* begin DATASET EXTRACT *
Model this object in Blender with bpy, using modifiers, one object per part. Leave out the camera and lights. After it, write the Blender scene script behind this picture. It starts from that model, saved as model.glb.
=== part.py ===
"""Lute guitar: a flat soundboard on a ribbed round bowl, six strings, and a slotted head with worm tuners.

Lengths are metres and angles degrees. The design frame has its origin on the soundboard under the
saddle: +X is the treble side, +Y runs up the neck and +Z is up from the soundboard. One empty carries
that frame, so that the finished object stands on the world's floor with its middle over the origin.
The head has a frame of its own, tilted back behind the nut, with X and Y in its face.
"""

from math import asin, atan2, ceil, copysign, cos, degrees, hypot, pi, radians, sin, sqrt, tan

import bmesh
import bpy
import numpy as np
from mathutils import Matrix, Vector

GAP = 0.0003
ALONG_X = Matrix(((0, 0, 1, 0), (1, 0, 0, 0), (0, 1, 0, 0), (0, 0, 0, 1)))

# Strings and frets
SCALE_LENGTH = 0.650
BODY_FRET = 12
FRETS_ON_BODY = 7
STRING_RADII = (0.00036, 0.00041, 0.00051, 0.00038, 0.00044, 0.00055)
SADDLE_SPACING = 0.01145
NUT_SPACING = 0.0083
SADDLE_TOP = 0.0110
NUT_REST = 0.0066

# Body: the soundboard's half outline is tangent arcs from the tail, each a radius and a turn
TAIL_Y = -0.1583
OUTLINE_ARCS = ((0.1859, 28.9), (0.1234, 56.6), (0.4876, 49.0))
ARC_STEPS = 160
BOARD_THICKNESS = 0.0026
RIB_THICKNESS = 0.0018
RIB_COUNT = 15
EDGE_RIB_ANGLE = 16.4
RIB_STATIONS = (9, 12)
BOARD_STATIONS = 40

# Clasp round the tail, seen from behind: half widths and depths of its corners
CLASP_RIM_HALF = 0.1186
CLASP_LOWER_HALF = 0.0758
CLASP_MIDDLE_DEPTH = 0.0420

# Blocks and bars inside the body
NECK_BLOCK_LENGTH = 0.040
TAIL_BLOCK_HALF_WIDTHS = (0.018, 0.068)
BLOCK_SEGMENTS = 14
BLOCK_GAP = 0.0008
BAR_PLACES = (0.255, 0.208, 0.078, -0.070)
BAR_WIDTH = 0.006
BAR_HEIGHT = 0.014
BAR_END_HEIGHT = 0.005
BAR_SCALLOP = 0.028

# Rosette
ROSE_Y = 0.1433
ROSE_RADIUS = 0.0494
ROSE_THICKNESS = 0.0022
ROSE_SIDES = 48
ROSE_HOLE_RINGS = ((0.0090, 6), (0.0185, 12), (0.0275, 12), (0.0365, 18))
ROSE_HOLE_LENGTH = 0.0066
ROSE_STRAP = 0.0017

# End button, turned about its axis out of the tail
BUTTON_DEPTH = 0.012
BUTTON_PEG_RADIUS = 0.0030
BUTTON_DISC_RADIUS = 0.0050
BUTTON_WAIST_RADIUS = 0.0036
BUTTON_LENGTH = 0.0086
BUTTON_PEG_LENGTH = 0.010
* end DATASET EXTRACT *
**TO BE DONE**
Your task is to repeat the data exactly, with nothing left out.

**EXPECTED OUTPUT**
Model this object in Blender with bpy, using modifiers, one object per part. Leave out the camera and lights. After it, write the Blender scene script behind this picture. It starts from that model, saved as model.glb.
=== part.py ===
"""Lute guitar: a flat soundboard on a ribbed round bowl, six strings, and a slotted head with worm tuners.

Lengths are metres and angles degrees. The design frame has its origin on the soundboard under the
saddle: +X is the treble side, +Y runs up the neck and +Z is up from the soundboard. One empty carries
that frame, so that the finished object stands on the world's floor with its middle over the origin.
The head has a frame of its own, tilted back behind the nut, with X and Y in its face.
"""

from math import asin, atan2, ceil, copysign, cos, degrees, hypot, pi, radians, sin, sqrt, tan

import bmesh
import bpy
import numpy as np
from mathutils import Matrix, Vector

GAP = 0.0003
ALONG_X = Matrix(((0, 0, 1, 0), (1, 0, 0, 0), (0, 1, 0, 0), (0, 0, 0, 1)))

# Strings and frets
SCALE_LENGTH = 0.650
BODY_FRET = 12
FRETS_ON_BODY = 7
STRING_RADII = (0.00036, 0.00041, 0.00051, 0.00038, 0.00044, 0.00055)
SADDLE_SPACING = 0.01145
NUT_SPACING = 0.0083
SADDLE_TOP = 0.0110
NUT_REST = 0.0066

# Body: the soundboard's half outline is tangent arcs from the tail, each a radius and a turn
TAIL_Y = -0.1583
OUTLINE_ARCS = ((0.1859, 28.9), (0.1234, 56.6), (0.4876, 49.0))
ARC_STEPS = 160
BOARD_THICKNESS = 0.0026
RIB_THICKNESS = 0.0018
RIB_COUNT = 15
EDGE_RIB_ANGLE = 16.4
RIB_STATIONS = (9, 12)
BOARD_STATIONS = 40

# Clasp round the tail, seen from behind: half widths and depths of its corners
CLASP_RIM_HALF = 0.1186
CLASP_LOWER_HALF = 0.0758
CLASP_MIDDLE_DEPTH = 0.0420

# Blocks and bars inside the body
NECK_BLOCK_LENGTH = 0.040
TAIL_BLOCK_HALF_WIDTHS = (0.018, 0.068)
BLOCK_SEGMENTS = 14
BLOCK_GAP = 0.0008
BAR_PLACES = (0.255, 0.208, 0.078, -0.070)
BAR_WIDTH = 0.006
BAR_HEIGHT = 0.014
BAR_END_HEIGHT = 0.005
BAR_SCALLOP = 0.028

# Rosette
ROSE_Y = 0.1433
ROSE_RADIUS = 0.0494
ROSE_THICKNESS = 0.0022
ROSE_SIDES = 48
ROSE_HOLE_RINGS = ((0.0090, 6), (0.0185, 12), (0.0275, 12), (0.0365, 18))
ROSE_HOLE_LENGTH = 0.0066
ROSE_STRAP = 0.0017

# End button, turned about its axis out of the tail
BUTTON_DEPTH = 0.012
BUTTON_PEG_RADIUS = 0.0030
BUTTON_DISC_RADIUS = 0.0050
BUTTON_WAIST_RADIUS = 0.0036
BUTTON_LENGTH = 0.0086
BUTTON_PEG_LENGTH = 0.010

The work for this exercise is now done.